begin

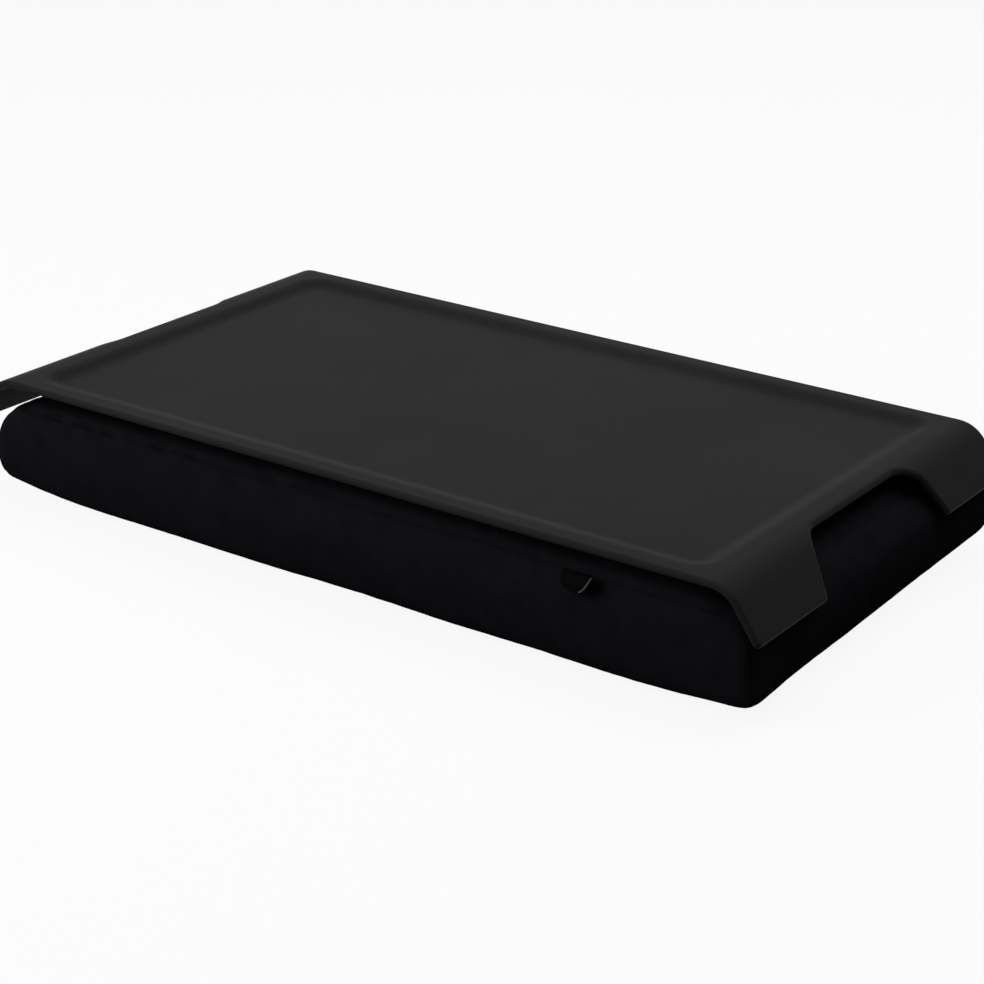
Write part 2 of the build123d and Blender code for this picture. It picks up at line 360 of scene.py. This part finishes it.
def woven_cloth(name, colour, thread_width, thread_height, roughness=0.88):
    """Plain woven cloth, its two sets of threads laid along the piece's own UV map."""
    material, tree, shader = new_material(name, roughness, 0.0)
    lay = shader_node(tree, "UVMap", uv_map="cloth").outputs["UV"]
    place = shader_node(tree, "TexCoord").outputs["Object"]
    drift = shader_node(tree, "TexNoise", {"Vector": place}, {"Scale": 90.0, "Detail": 3.0})
    wave_scale = 2 * pi / 20 / (2 * thread_width)
    threads = [
        shader_node(
            tree,
            "TexWave",
            {"Vector": lay},
            {"Scale": wave_scale, "Distortion": 0.6, "Detail": 2.0, "Detail Scale": 3.0},
            bands_direction=direction,
        ).outputs["Fac"]
        for direction in ("X", "Y")
    ]
    centred = [
        shader_node(tree, "Math", {0: thread}, {1: 0.5}, operation="SUBTRACT").outputs[0]
        for thread in threads
    ]
    weave = shader_node(
        tree,
        "Math",
        {0: centred[0], 1: centred[1]},
        operation="MULTIPLY",
    ).outputs[0]
    height = shader_node(
        tree,
        "Math",
        {0: weave},
        {1: 2.0, 2: 0.5},
        operation="MULTIPLY_ADD",
    ).outputs[0]
    mottle = shader_node(
        tree,
        "Math",
        {0: height, 1: drift.outputs["Fac"]},
        operation="MULTIPLY",
    ).outputs[0]
    tint = blend_colours(tree, mottle, shade(colour, 0.72), shade(colour, 1.28), 0.05, 0.5)
    bump = shader_node(
        tree,
        "Bump",
        {"Height": height},
        {"Strength": 0.7, "Distance": thread_height},
    )
    tree.links.new(tint, shader.inputs["Base Color"])
    tree.links.new(bump.outputs["Normal"], shader.inputs["Normal"])
    return material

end

EXERCISE REQUIREMENTS: Recopy the whole listing exactly.

OUTPUT BELOW:
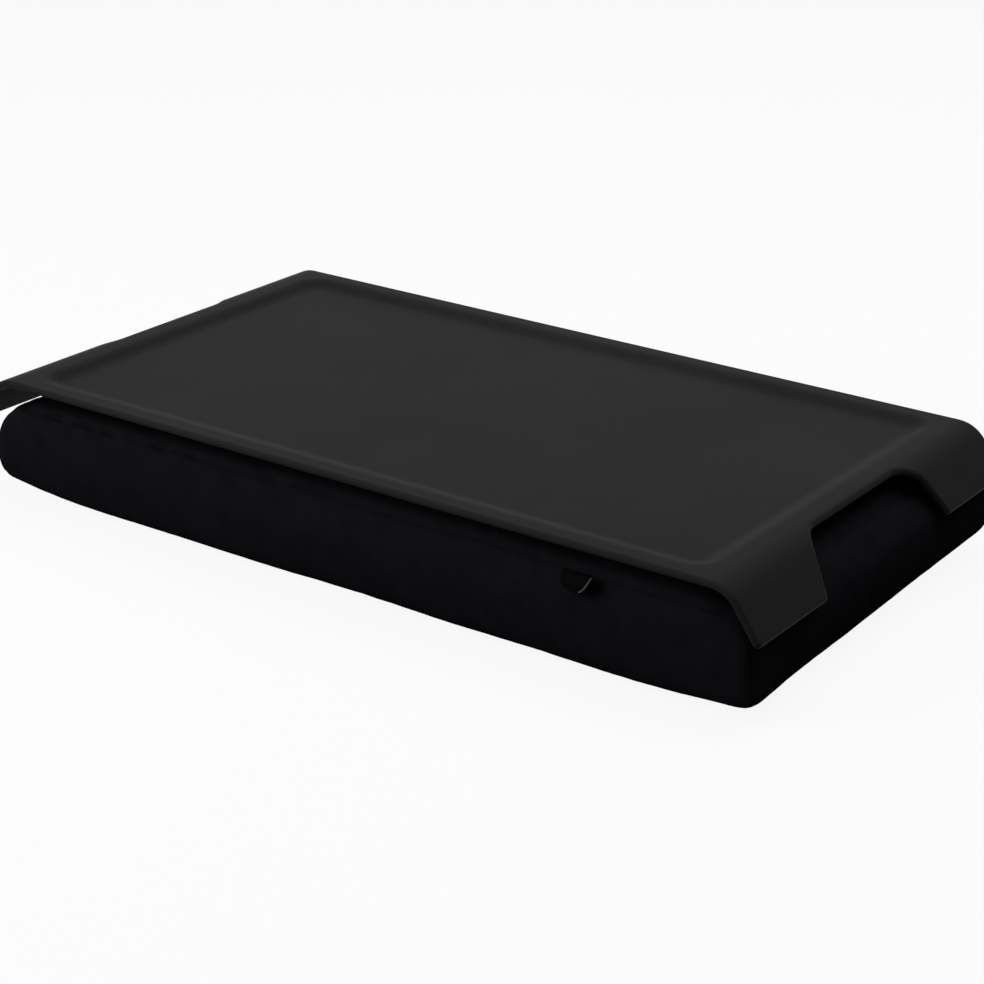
Write part 2 of the build123d and Blender code for this picture. It picks up at line 360 of scene.py. This part finishes it.
def woven_cloth(name, colour, thread_width, thread_height, roughness=0.88):
    """Plain woven cloth, its two sets of threads laid along the piece's own UV map."""
    material, tree, shader = new_material(name, roughness, 0.0)
    lay = shader_node(tree, "UVMap", uv_map="cloth").outputs["UV"]
    place = shader_node(tree, "TexCoord").outputs["Object"]
    drift = shader_node(tree, "TexNoise", {"Vector": place}, {"Scale": 90.0, "Detail": 3.0})
    wave_scale = 2 * pi / 20 / (2 * thread_width)
    threads = [
        shader_node(
            tree,
            "TexWave",
            {"Vector": lay},
            {"Scale": wave_scale, "Distortion": 0.6, "Detail": 2.0, "Detail Scale": 3.0},
            bands_direction=direction,
        ).outputs["Fac"]
        for direction in ("X", "Y")
    ]
    centred = [
        shader_node(tree, "Math", {0: thread}, {1: 0.5}, operation="SUBTRACT").outputs[0]
        for thread in threads
    ]
    weave = shader_node(
        tree,
        "Math",
        {0: centred[0], 1: centred[1]},
        operation="MULTIPLY",
    ).outputs[0]
    height = shader_node(
        tree,
        "Math",
        {0: weave},
        {1: 2.0, 2: 0.5},
        operation="MULTIPLY_ADD",
    ).outputs[0]
    mottle = shader_node(
        tree,
        "Math",
        {0: height, 1: drift.outputs["Fac"]},
        operation="MULTIPLY",
    ).outputs[0]
    tint = blend_colours(tree, mottle, shade(colour, 0.72), shade(colour, 1.28), 0.05, 0.5)
    bump = shader_node(
        tree,
        "Bump",
        {"Height": height},
        {"Strength": 0.7, "Distance": thread_height},
    )
    tree.links.new(tint, shader.inputs["Base Color"])
    tree.links.new(bump.outputs["Normal"], shader.inputs["Normal"])
    return material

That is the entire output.